- _To do_:
Quote the listing below word for word, stopping after the line that contains "# The origin".

*** Source data

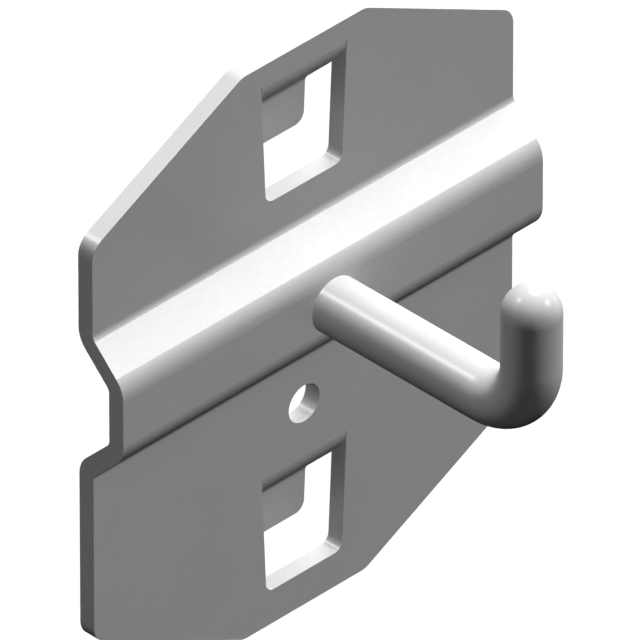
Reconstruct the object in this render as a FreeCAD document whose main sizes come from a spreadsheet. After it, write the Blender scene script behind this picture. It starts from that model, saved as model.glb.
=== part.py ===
import FreeCAD, Part
import math
import os
import Sketcher

# Single hook for a perforated tool panel: a pressed steel plate and a bent round bar.
# Millimetres. X is to the right seen from the front, Z is up and the hook points to -Y.
# The origin is on the plate's back face, which lies on the panel, midway between the two tongues.

SIZES = [
    ("sheet_thickness", 1.6, "steel sheet of the plate"),
    ("inside_radius", 0.8, "inside of every bend in the sheet"),
    ("outside_radius", 2.6, "outside of every bend, where pressing draws the sheet a little thinner"),
    ("bend_angle", 45.0, "slope of the bead's sides and of the tongues' joggles, in degrees"),
    ("plate_width", 47.2, "plate, side to side"),
    ("plate_height", 54.8, "plate, top to bottom"),
    ("corner_run", 16.7, "cut corner, measured along the top edge"),
    ("corner_rise", 8.4, "cut corner, measured along the side edge"),
    ("outline_radius", 2.0, "rounding of the eight corners of the outline"),
    ("bead_depth", 3.4, "how far the bead stands in front of the plate"),
    ("bead_face", 6.6, "height of the bead's flat face, to its sharp corners"),
    ("bead_height", 3.8, "bead's middle above the plate's middle"),
    ("window_margin", 3.3, "plate's end to the window beside it, which puts the tongues 38 mm apart"),
    ("tongue_width", 9.5, "tongue and window, side to side at the tongue's bend"),
    ("tongue_taper", 2.6, "how much each side of tongue and window leans in downwards, in degrees"),
    ("window_height", 10.2, "window, from its sill to the tongue's bend"),
    ("window_radius", 0.9, "rounding of the window's lower corners"),
    ("tongue_gap", 2.75, "room for the panel between plate and tongue"),
    ("tongue_length", 4.1, "straight part of the tongue"),
    ("tongue_radius", 1.0, "rounding of the tongue's lower corners"),
    ("lance_gap", 0.08, "sheared slit at each side of a tongue"),
    ("lance_relief", 0.2, "how far the slits run up past the tongue's bend"),
    ("screw_diameter", 3.5, "hole for the securing screw"),
    ("screw_drop", 7.6, "screw hole below the plate's middle"),
    ("rod_diameter", 5.0, "round bar of the hook"),
    ("rod_reach", 22.0, "bead's face to the axis of the upturned end"),
    ("rod_bend", 5.0, "bend radius at the bar's axis"),
    ("tip_height", 12.6, "top of the upturned end above the bar's axis"),
    ("tenon_diameter", 3.2, "turned-down end of the bar, in the bead"),
    ("stake_flare", 0.5, "how far the tenon's end is staked out into its countersink"),
]

# Formulas of the sizes, used by more than one sub-part. Y first, then Z.
FRONT = "-size.sheet_thickness"
BEAD_FRONT = "-(size.sheet_thickness + size.bead_depth)"
# A sharp corner on one face of the bent sheet lies this far along from the other face's corner.
BEND_SHIFT = "size.sheet_thickness * tan(size.bend_angle / 2)"
# The upper window's middle. The lower window is as far below the origin as this is above it.
WINDOW_MIDDLE = "(size.plate_height / 2 - size.window_margin - size.window_height / 2)"
# A bend starts this far from its sharp corner on the outside of the sheet.
BEND_START = "size.outside_radius * tan(size.bend_angle / 2)"
# The axis of the bar's upturned end, and the middle of its rounded tip.
UPRIGHT = "-(size.sheet_thickness + size.bead_depth + size.rod_reach)"
DOME_HEIGHT = "size.bead_height + size.tip_height - size.rod_diameter / 2"

doc = FreeCAD.newDocument("single_hook")


def fill_sheet():
    """Writes each size to a cell of its own and gives the cell the size's name."""
    sheet = doc.addObject("Spreadsheet::Sheet", "size")
    for row, (name, value, note) in enumerate(SIZES, start=1):
        sheet.set("A%d" % row, name)
        sheet.set("B%d" % row, str(value))
        sheet.set("C%d" % row, note)
        sheet.setAlias("B%d" % row, name)
    doc.recompute()
    return sheet


sheet = fill_sheet()


def number(formula):
    """What a formula of the sizes comes to."""
    return float(sheet.evalExpression(formula))


def add_sketch(body, name, plane, offset=("0", "0", "0")):
    """A sketch on one of the body's origin planes, its origin moved by formulas in the plane's axes."""
    sketch = body.newObject("Sketcher::SketchObject", name)
    origin_plane = [f for f in body.Origin.OriginFeatures if f.Role == plane][0]
    sketch.AttachmentSupport = [(origin_plane, "")]
    sketch.MapMode = "FlatFace"
    for axis, formula in zip("xyz", offset):
        sketch.setExpression(".AttachmentOffset.Base." + axis, formula)
    return sketch


def bind(sketch, kind, *what):
    """A sketch dimension. The last value is its formula, and the rest say what it measures."""
    formula = what[-1]
    index = sketch.addConstraint(Sketcher.Constraint(kind, *what[:-1], number(formula)))
    sketch.setExpression("Constraints[%d]" % index, formula)


def pin(sketch, edge, end, place):
    """Holds one end of an edge at a place given as two formulas."""
    bind(sketch, "DistanceX", edge, end, place[0])
    bind(sketch, "DistanceY", edge, end, place[1])


def draw_outline(sketch, corners):
    """A closed outline of straight lines through corners, each given as two formulas."""
    first = sketch.GeometryCount
    points = [FreeCAD.Vector(number(u), number(v), 0) for u, v in corners]
    for start, end in zip(points, points[1:] + points[:1]):
        sketch.addGeometry(Part.LineSegment(start, end))
    for i, place in enumerate(corners):
        after = first + (i + 1) % len(corners)
        sketch.addConstraint(Sketcher.Constraint("Coincident", first + i, 2, after, 1))
        pin(sketch, first + i, 1, place)


def draw_circle(sketch, centre, diameter):
    """A circle round a centre given as two formulas."""
    middle = FreeCAD.Vector(number(centre[0]), number(centre[1]), 0)
    circle = sketch.addGeometry(Part.Circle(middle, FreeCAD.Vector(0, 0, 1), number(diameter) / 2))
    pin(sketch, circle, 3, centre)
    bind(sketch, "Diameter", circle, diameter)


def pad(body, name, sketch, length):
    """Material on both sides of a sketch, as long in all as the formula."""
    feature = body.newObject("PartDesign::Pad", name)
    feature.Profile = sketch
    feature.SideType = "Symmetric"
    feature.setExpression("Length", length)
    return feature


def cut_through(body, name, sketch):
    """A cut through everything on both sides of a sketch."""
    feature = body.newObject("PartDesign::Pocket", name)
    feature.Profile = sketch
    feature.Type = "ThroughAll"
    feature.SideType = "Symmetric"
    return feature


def revolve(body, name, sketch, axis):
    """A full turn of a sketch about one of its own axes."""
    feature = body.newObject("PartDesign::Revolution", name)
    feature.Profile = sketch
    feature.ReferenceAxis = (sketch, [axis])
    feature.Angle = 360
    return feature


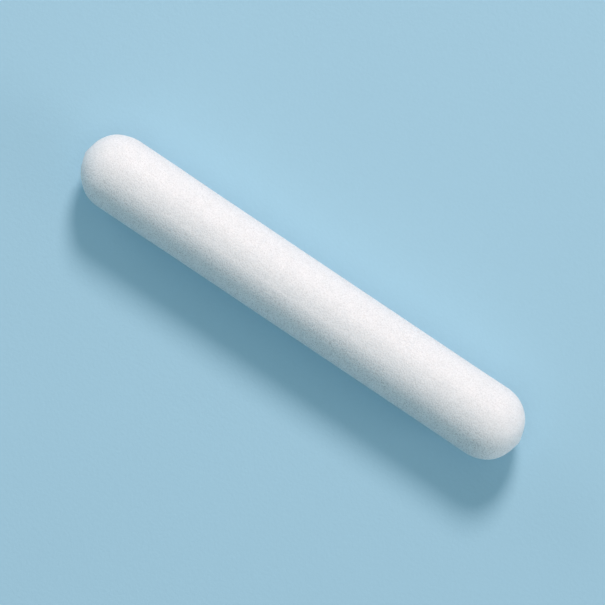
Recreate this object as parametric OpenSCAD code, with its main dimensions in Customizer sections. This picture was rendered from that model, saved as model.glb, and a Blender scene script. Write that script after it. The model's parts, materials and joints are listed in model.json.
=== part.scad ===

******

- _Result of the task_:
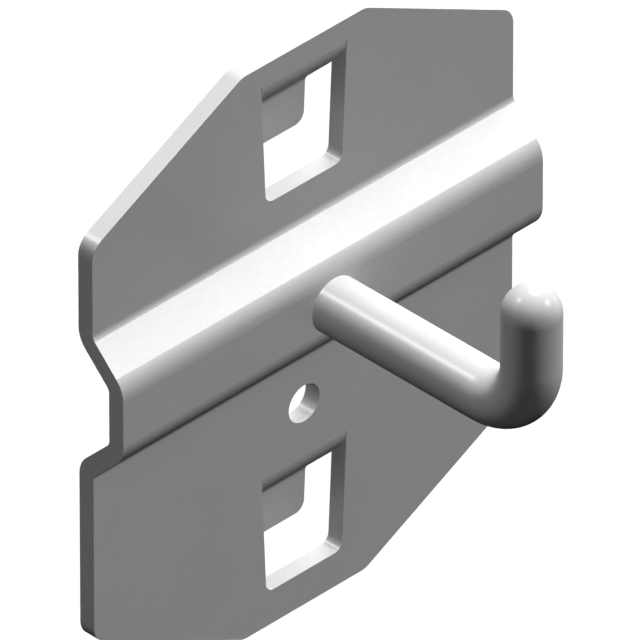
Reconstruct the object in this render as a FreeCAD document whose main sizes come from a spreadsheet. After it, write the Blender scene script behind this picture. It starts from that model, saved as model.glb.
=== part.py ===
import FreeCAD, Part
import math
import os
import Sketcher

# Single hook for a perforated tool panel: a pressed steel plate and a bent round bar.
# Millimetres. X is to the right seen from the front, Z is up and the hook points to -Y.
# The origin is on the plate's back face, which lies on the panel, midway between the two tongues.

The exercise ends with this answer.